CAD and scene scripts:

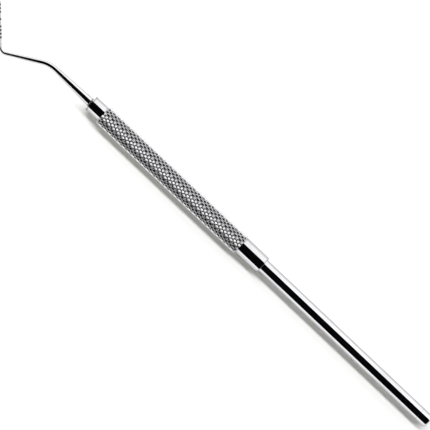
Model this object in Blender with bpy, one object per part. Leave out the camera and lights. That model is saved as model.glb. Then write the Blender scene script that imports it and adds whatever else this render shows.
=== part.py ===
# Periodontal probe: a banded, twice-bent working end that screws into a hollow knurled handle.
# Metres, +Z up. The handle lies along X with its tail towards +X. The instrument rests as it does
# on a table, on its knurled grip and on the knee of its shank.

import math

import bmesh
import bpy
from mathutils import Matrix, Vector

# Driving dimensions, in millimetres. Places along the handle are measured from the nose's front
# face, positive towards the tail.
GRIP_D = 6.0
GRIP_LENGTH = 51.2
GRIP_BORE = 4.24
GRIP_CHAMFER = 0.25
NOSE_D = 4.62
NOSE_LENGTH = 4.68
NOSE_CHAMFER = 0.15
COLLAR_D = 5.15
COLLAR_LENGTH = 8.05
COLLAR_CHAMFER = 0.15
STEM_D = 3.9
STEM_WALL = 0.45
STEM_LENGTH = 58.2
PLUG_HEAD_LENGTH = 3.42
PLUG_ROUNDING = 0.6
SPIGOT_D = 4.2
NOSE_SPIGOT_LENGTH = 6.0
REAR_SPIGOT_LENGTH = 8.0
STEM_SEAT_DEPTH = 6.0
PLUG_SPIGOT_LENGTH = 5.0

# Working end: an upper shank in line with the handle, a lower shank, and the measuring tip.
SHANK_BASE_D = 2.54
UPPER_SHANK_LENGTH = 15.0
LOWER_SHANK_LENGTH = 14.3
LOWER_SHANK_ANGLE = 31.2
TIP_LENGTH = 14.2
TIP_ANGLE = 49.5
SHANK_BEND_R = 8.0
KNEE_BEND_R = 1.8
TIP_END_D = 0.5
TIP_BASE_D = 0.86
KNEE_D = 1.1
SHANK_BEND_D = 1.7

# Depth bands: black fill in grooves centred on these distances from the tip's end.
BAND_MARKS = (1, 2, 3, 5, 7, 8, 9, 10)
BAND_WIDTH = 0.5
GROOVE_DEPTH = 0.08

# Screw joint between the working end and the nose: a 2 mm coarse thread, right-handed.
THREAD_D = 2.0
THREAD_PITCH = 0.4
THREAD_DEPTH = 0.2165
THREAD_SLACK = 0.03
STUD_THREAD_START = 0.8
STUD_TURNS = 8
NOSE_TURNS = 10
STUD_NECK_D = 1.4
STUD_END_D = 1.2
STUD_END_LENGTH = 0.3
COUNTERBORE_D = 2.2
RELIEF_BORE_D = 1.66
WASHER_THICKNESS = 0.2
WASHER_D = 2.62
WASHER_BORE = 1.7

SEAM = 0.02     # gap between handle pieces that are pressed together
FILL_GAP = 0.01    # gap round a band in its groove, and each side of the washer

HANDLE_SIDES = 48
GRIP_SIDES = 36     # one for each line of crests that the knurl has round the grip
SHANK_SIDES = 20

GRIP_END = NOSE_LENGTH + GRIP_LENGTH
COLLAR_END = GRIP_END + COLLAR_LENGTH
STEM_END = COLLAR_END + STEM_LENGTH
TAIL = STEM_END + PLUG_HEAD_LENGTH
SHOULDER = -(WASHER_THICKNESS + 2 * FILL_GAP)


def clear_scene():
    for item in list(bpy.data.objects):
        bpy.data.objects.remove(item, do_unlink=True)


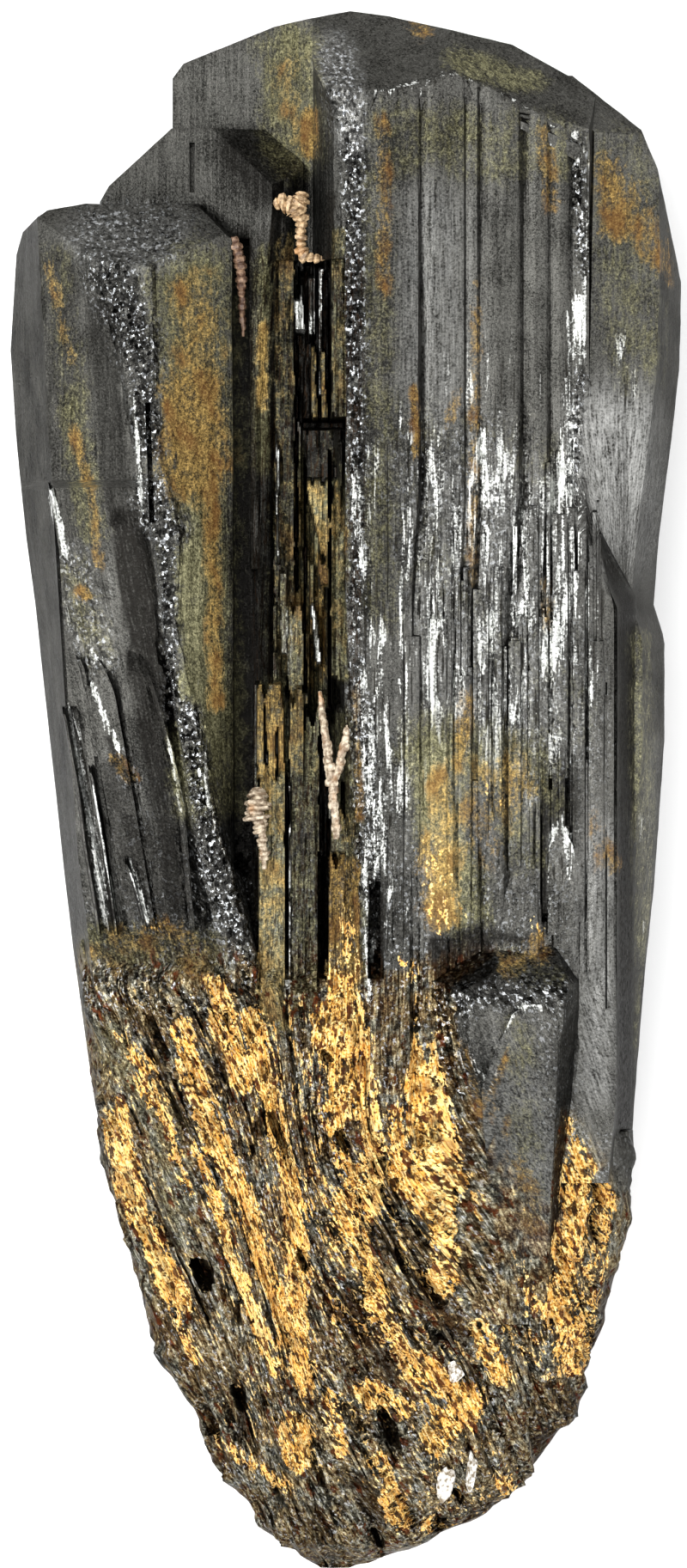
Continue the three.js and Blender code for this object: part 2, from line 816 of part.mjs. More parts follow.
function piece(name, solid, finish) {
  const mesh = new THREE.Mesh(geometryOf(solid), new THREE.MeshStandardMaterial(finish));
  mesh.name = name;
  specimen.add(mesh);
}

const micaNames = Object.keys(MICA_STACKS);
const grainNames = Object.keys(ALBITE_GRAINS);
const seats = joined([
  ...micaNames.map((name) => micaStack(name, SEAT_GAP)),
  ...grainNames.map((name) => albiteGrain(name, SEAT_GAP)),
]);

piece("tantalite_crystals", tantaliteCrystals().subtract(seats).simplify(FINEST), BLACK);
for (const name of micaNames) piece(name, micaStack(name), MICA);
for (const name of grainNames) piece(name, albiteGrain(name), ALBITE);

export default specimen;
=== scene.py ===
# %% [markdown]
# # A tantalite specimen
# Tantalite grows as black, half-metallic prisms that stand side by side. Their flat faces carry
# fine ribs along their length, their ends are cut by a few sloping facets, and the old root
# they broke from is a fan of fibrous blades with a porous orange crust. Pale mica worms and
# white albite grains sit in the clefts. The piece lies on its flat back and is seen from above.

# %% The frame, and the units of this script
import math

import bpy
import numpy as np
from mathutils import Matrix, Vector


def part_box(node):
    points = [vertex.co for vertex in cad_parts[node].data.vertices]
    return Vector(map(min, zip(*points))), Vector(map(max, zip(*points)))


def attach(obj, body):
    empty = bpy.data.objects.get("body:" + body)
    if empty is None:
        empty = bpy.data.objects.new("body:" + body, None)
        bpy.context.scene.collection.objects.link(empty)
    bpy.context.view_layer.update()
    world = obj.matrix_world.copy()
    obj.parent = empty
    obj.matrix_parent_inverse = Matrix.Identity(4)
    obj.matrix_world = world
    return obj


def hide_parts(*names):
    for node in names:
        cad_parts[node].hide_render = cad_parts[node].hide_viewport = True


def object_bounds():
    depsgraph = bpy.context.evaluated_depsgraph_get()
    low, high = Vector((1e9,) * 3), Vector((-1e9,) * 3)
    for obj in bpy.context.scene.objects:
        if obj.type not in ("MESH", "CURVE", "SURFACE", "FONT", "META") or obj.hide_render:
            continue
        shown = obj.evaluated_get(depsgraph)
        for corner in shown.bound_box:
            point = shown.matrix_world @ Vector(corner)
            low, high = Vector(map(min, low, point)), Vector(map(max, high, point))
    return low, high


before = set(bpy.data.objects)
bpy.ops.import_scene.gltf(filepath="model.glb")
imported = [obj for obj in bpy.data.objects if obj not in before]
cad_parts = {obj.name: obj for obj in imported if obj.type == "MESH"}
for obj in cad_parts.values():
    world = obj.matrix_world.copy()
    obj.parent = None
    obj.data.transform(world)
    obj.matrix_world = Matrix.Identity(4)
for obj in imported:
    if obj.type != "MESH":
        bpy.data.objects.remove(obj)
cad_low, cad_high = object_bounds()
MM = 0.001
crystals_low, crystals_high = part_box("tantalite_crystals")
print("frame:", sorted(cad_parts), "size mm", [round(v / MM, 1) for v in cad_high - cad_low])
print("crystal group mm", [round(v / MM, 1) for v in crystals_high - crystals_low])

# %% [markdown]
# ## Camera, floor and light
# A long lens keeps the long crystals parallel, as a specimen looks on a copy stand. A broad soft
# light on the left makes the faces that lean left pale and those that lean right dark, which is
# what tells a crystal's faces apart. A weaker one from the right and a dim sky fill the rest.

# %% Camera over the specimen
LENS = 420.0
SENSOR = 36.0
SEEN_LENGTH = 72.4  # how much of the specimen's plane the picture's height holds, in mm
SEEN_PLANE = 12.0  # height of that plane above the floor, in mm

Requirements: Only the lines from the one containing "const micaNames = Object.keys(MICA_STACKS);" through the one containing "low, high = Vector((1e9,)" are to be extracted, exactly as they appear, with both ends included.

Output below:
const micaNames = Object.keys(MICA_STACKS);
const grainNames = Object.keys(ALBITE_GRAINS);
const seats = joined([
  ...micaNames.map((name) => micaStack(name, SEAT_GAP)),
  ...grainNames.map((name) => albiteGrain(name, SEAT_GAP)),
]);

piece("tantalite_crystals", tantaliteCrystals().subtract(seats).simplify(FINEST), BLACK);
for (const name of micaNames) piece(name, micaStack(name), MICA);
for (const name of grainNames) piece(name, albiteGrain(name), ALBITE);

export default specimen;
=== scene.py ===
# %% [markdown]
# # A tantalite specimen
# Tantalite grows as black, half-metallic prisms that stand side by side. Their flat faces carry
# fine ribs along their length, their ends are cut by a few sloping facets, and the old root
# they broke from is a fan of fibrous blades with a porous orange crust. Pale mica worms and
# white albite grains sit in the clefts. The piece lies on its flat back and is seen from above.

# %% The frame, and the units of this script
import math

import bpy
import numpy as np
from mathutils import Matrix, Vector


def part_box(node):
    points = [vertex.co for vertex in cad_parts[node].data.vertices]
    return Vector(map(min, zip(*points))), Vector(map(max, zip(*points)))


def attach(obj, body):
    empty = bpy.data.objects.get("body:" + body)
    if empty is None:
        empty = bpy.data.objects.new("body:" + body, None)
        bpy.context.scene.collection.objects.link(empty)
    bpy.context.view_layer.update()
    world = obj.matrix_world.copy()
    obj.parent = empty
    obj.matrix_parent_inverse = Matrix.Identity(4)
    obj.matrix_world = world
    return obj


def hide_parts(*names):
    for node in names:
        cad_parts[node].hide_render = cad_parts[node].hide_viewport = True


def object_bounds():
    depsgraph = bpy.context.evaluated_depsgraph_get()
    low, high = Vector((1e9,) * 3), Vector((-1e9,) * 3)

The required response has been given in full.